═══ Input data

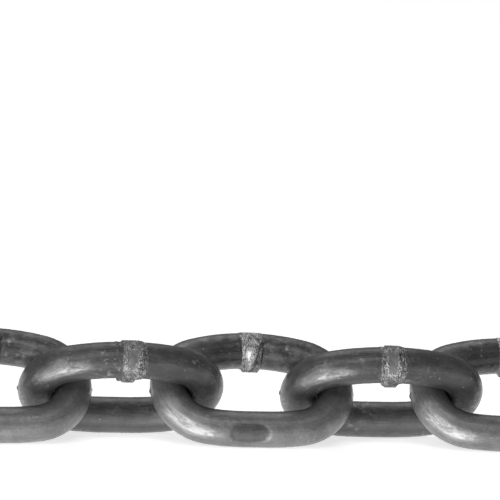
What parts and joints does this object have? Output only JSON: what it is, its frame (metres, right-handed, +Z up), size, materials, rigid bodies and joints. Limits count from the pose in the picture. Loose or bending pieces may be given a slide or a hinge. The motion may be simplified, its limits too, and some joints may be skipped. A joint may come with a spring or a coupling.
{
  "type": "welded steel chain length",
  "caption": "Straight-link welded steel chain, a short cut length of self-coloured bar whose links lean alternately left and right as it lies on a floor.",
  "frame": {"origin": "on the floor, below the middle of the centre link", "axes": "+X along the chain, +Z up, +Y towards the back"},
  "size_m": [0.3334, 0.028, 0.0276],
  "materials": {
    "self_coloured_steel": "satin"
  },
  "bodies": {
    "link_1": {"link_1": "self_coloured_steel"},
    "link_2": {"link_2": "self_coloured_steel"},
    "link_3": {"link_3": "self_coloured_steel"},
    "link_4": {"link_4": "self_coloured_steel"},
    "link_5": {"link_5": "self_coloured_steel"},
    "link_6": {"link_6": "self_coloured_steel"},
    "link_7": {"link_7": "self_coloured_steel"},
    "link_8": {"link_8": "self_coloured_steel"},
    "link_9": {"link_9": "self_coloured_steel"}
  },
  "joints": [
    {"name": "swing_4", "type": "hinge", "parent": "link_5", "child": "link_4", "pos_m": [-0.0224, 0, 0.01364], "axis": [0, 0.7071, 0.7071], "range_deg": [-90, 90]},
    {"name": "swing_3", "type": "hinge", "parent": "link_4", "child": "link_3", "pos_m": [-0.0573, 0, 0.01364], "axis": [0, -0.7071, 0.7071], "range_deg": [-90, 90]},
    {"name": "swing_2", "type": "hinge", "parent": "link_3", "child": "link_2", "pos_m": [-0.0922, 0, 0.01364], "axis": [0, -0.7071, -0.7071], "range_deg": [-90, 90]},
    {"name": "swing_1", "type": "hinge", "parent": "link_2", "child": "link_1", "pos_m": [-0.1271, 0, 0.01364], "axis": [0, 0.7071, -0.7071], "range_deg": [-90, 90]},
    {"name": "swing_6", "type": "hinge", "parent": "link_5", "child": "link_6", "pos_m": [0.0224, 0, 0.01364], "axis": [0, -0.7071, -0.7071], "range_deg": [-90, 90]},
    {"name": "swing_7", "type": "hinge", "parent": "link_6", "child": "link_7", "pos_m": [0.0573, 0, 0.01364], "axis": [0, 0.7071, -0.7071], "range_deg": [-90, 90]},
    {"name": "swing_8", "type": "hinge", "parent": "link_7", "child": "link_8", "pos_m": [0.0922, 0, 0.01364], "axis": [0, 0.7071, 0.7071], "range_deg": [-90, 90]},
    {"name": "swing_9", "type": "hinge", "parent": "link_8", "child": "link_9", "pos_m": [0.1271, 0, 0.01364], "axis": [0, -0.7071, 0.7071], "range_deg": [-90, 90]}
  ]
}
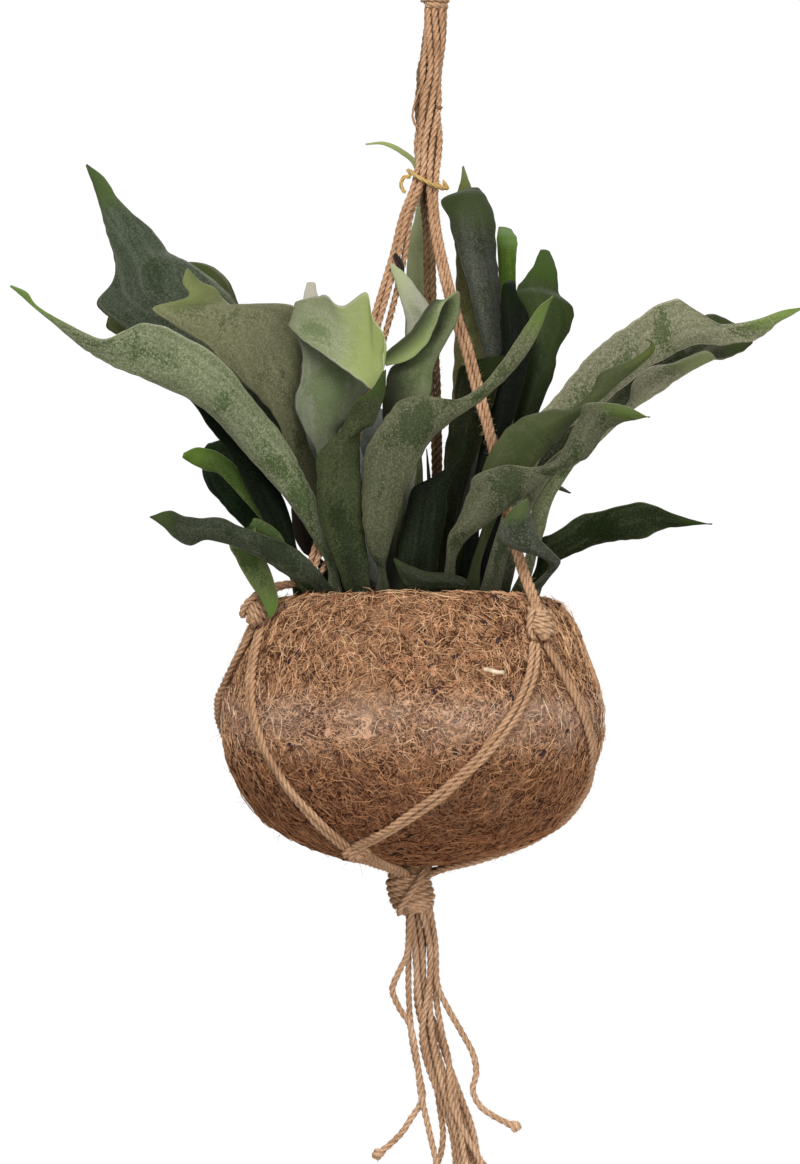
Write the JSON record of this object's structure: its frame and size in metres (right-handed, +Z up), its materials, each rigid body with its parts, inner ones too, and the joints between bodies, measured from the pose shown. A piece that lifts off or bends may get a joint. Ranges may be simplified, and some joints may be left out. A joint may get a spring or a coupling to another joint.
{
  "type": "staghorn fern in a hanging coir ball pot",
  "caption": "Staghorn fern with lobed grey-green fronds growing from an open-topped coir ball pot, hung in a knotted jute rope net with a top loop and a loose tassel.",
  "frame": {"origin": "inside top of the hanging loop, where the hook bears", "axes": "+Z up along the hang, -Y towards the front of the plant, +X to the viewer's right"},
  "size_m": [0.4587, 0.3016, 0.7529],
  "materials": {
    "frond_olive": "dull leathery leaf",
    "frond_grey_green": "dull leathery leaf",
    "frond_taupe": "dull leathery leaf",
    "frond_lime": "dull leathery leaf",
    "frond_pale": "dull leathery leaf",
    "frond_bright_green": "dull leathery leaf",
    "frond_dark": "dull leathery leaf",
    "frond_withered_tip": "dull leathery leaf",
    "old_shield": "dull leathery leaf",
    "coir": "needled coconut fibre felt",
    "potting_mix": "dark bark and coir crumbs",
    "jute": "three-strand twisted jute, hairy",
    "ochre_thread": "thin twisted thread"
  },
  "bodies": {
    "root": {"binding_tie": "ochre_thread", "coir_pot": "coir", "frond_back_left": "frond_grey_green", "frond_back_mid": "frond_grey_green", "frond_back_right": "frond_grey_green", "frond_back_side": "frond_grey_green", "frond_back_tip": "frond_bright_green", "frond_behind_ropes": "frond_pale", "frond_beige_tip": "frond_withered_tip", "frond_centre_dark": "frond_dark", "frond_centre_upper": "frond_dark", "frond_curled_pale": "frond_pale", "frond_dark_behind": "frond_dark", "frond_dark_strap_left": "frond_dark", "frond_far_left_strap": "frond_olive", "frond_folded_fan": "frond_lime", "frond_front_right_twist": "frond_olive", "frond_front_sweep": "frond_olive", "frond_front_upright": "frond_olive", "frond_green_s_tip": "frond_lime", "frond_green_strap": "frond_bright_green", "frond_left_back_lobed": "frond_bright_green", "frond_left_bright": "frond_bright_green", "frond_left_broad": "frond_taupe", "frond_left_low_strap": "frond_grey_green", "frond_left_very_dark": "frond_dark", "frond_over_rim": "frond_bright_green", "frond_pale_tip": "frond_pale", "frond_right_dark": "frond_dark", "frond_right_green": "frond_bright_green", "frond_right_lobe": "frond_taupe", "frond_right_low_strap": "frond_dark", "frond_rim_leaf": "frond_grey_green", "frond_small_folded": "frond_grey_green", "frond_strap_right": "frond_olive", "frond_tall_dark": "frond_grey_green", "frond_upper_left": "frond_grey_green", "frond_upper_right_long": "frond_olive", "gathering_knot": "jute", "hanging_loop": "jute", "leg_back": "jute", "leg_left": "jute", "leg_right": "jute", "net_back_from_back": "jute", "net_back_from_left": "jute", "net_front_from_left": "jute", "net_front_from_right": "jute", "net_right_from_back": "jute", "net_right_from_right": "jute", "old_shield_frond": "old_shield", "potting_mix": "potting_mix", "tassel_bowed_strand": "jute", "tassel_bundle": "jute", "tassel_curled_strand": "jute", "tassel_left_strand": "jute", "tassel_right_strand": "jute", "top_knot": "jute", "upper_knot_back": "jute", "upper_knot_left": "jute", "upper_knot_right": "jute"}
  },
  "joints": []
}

══════

## Objective
Reproduce the full listing word for word.

## Solution to this task
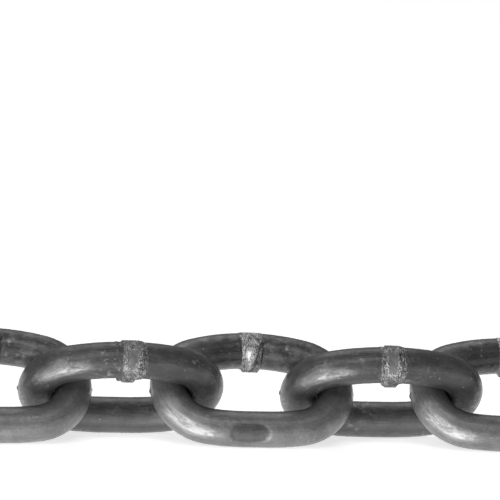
What parts and joints does this object have? Output only JSON: what it is, its frame (metres, right-handed, +Z up), size, materials, rigid bodies and joints. Limits count from the pose in the picture. Loose or bending pieces may be given a slide or a hinge. The motion may be simplified, its limits too, and some joints may be skipped. A joint may come with a spring or a coupling.
{
  "type": "welded steel chain length",
  "caption": "Straight-link welded steel chain, a short cut length of self-coloured bar whose links lean alternately left and right as it lies on a floor.",
  "frame": {"origin": "on the floor, below the middle of the centre link", "axes": "+X along the chain, +Z up, +Y towards the back"},
  "size_m": [0.3334, 0.028, 0.0276],
  "materials": {
    "self_coloured_steel": "satin"
  },
  "bodies": {
    "link_1": {"link_1": "self_coloured_steel"},
    "link_2": {"link_2": "self_coloured_steel"},
    "link_3": {"link_3": "self_coloured_steel"},
    "link_4": {"link_4": "self_coloured_steel"},
    "link_5": {"link_5": "self_coloured_steel"},
    "link_6": {"link_6": "self_coloured_steel"},
    "link_7": {"link_7": "self_coloured_steel"},
    "link_8": {"link_8": "self_coloured_steel"},
    "link_9": {"link_9": "self_coloured_steel"}
  },
  "joints": [
    {"name": "swing_4", "type": "hinge", "parent": "link_5", "child": "link_4", "pos_m": [-0.0224, 0, 0.01364], "axis": [0, 0.7071, 0.7071], "range_deg": [-90, 90]},
    {"name": "swing_3", "type": "hinge", "parent": "link_4", "child": "link_3", "pos_m": [-0.0573, 0, 0.01364], "axis": [0, -0.7071, 0.7071], "range_deg": [-90, 90]},
    {"name": "swing_2", "type": "hinge", "parent": "link_3", "child": "link_2", "pos_m": [-0.0922, 0, 0.01364], "axis": [0, -0.7071, -0.7071], "range_deg": [-90, 90]},
    {"name": "swing_1", "type": "hinge", "parent": "link_2", "child": "link_1", "pos_m": [-0.1271, 0, 0.01364], "axis": [0, 0.7071, -0.7071], "range_deg": [-90, 90]},
    {"name": "swing_6", "type": "hinge", "parent": "link_5", "child": "link_6", "pos_m": [0.0224, 0, 0.01364], "axis": [0, -0.7071, -0.7071], "range_deg": [-90, 90]},
    {"name": "swing_7", "type": "hinge", "parent": "link_6", "child": "link_7", "pos_m": [0.0573, 0, 0.01364], "axis": [0, 0.7071, -0.7071], "range_deg": [-90, 90]},
    {"name": "swing_8", "type": "hinge", "parent": "link_7", "child": "link_8", "pos_m": [0.0922, 0, 0.01364], "axis": [0, 0.7071, 0.7071], "range_deg": [-90, 90]},
    {"name": "swing_9", "type": "hinge", "parent": "link_8", "child": "link_9", "pos_m": [0.1271, 0, 0.01364], "axis": [0, -0.7071, 0.7071], "range_deg": [-90, 90]}
  ]
}
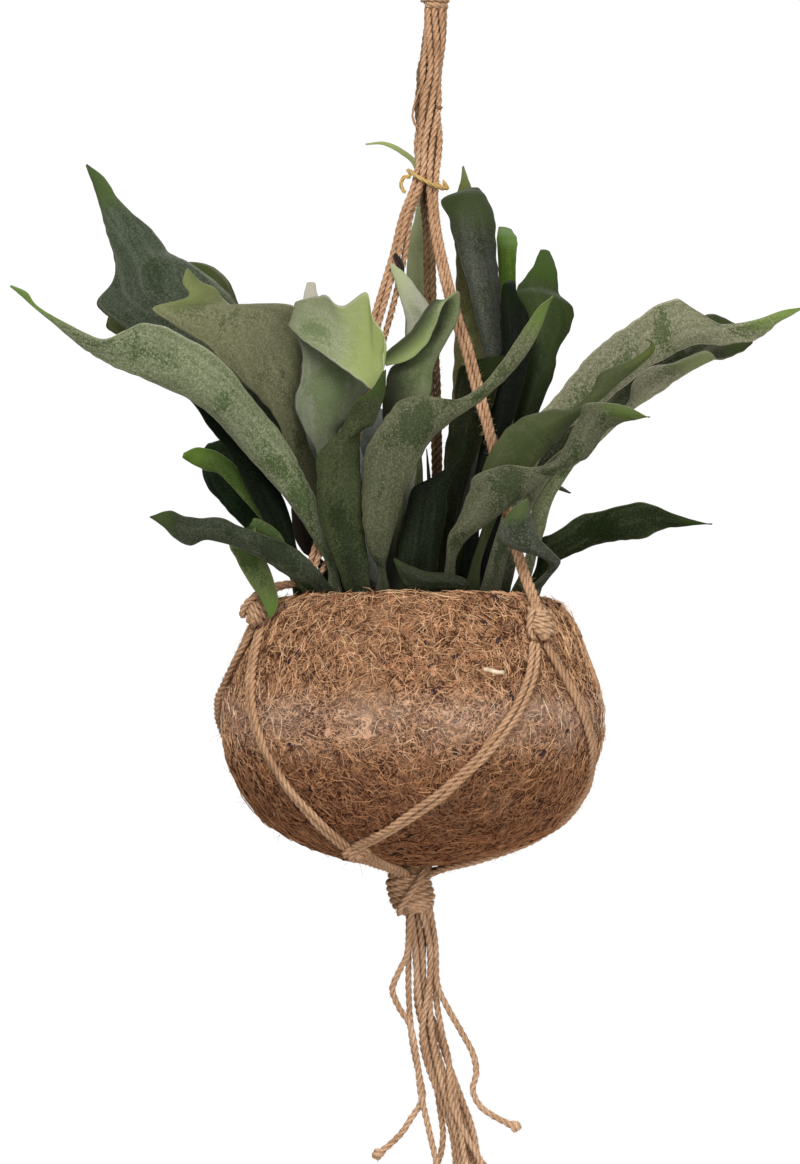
Write the JSON record of this object's structure: its frame and size in metres (right-handed, +Z up), its materials, each rigid body with its parts, inner ones too, and the joints between bodies, measured from the pose shown. A piece that lifts off or bends may get a joint. Ranges may be simplified, and some joints may be left out. A joint may get a spring or a coupling to another joint.
{
  "type": "staghorn fern in a hanging coir ball pot",
  "caption": "Staghorn fern with lobed grey-green fronds growing from an open-topped coir ball pot, hung in a knotted jute rope net with a top loop and a loose tassel.",
  "frame": {"origin": "inside top of the hanging loop, where the hook bears", "axes": "+Z up along the hang, -Y towards the front of the plant, +X to the viewer's right"},
  "size_m": [0.4587, 0.3016, 0.7529],
  "materials": {
    "frond_olive": "dull leathery leaf",
    "frond_grey_green": "dull leathery leaf",
    "frond_taupe": "dull leathery leaf",
    "frond_lime": "dull leathery leaf",
    "frond_pale": "dull leathery leaf",
    "frond_bright_green": "dull leathery leaf",
    "frond_dark": "dull leathery leaf",
    "frond_withered_tip": "dull leathery leaf",
    "old_shield": "dull leathery leaf",
    "coir": "needled coconut fibre felt",
    "potting_mix": "dark bark and coir crumbs",
    "jute": "three-strand twisted jute, hairy",
    "ochre_thread": "thin twisted thread"
  },
  "bodies": {
    "root": {"binding_tie": "ochre_thread", "coir_pot": "coir", "frond_back_left": "frond_grey_green", "frond_back_mid": "frond_grey_green", "frond_back_right": "frond_grey_green", "frond_back_side": "frond_grey_green", "frond_back_tip": "frond_bright_green", "frond_behind_ropes": "frond_pale", "frond_beige_tip": "frond_withered_tip", "frond_centre_dark": "frond_dark", "frond_centre_upper": "frond_dark", "frond_curled_pale": "frond_pale", "frond_dark_behind": "frond_dark", "frond_dark_strap_left": "frond_dark", "frond_far_left_strap": "frond_olive", "frond_folded_fan": "frond_lime", "frond_front_right_twist": "frond_olive", "frond_front_sweep": "frond_olive", "frond_front_upright": "frond_olive", "frond_green_s_tip": "frond_lime", "frond_green_strap": "frond_bright_green", "frond_left_back_lobed": "frond_bright_green", "frond_left_bright": "frond_bright_green", "frond_left_broad": "frond_taupe", "frond_left_low_strap": "frond_grey_green", "frond_left_very_dark": "frond_dark", "frond_over_rim": "frond_bright_green", "frond_pale_tip": "frond_pale", "frond_right_dark": "frond_dark", "frond_right_green": "frond_bright_green", "frond_right_lobe": "frond_taupe", "frond_right_low_strap": "frond_dark", "frond_rim_leaf": "frond_grey_green", "frond_small_folded": "frond_grey_green", "frond_strap_right": "frond_olive", "frond_tall_dark": "frond_grey_green", "frond_upper_left": "frond_grey_green", "frond_upper_right_long": "frond_olive", "gathering_knot": "jute", "hanging_loop": "jute", "leg_back": "jute", "leg_left": "jute", "leg_right": "jute", "net_back_from_back": "jute", "net_back_from_left": "jute", "net_front_from_left": "jute", "net_front_from_right": "jute", "net_right_from_back": "jute", "net_right_from_right": "jute", "old_shield_frond": "old_shield", "potting_mix": "potting_mix", "tassel_bowed_strand": "jute", "tassel_bundle": "jute", "tassel_curled_strand": "jute", "tassel_left_strand": "jute", "tassel_right_strand": "jute", "top_knot": "jute", "upper_knot_back": "jute", "upper_knot_left": "jute", "upper_knot_right": "jute"}
  },
  "joints": []
}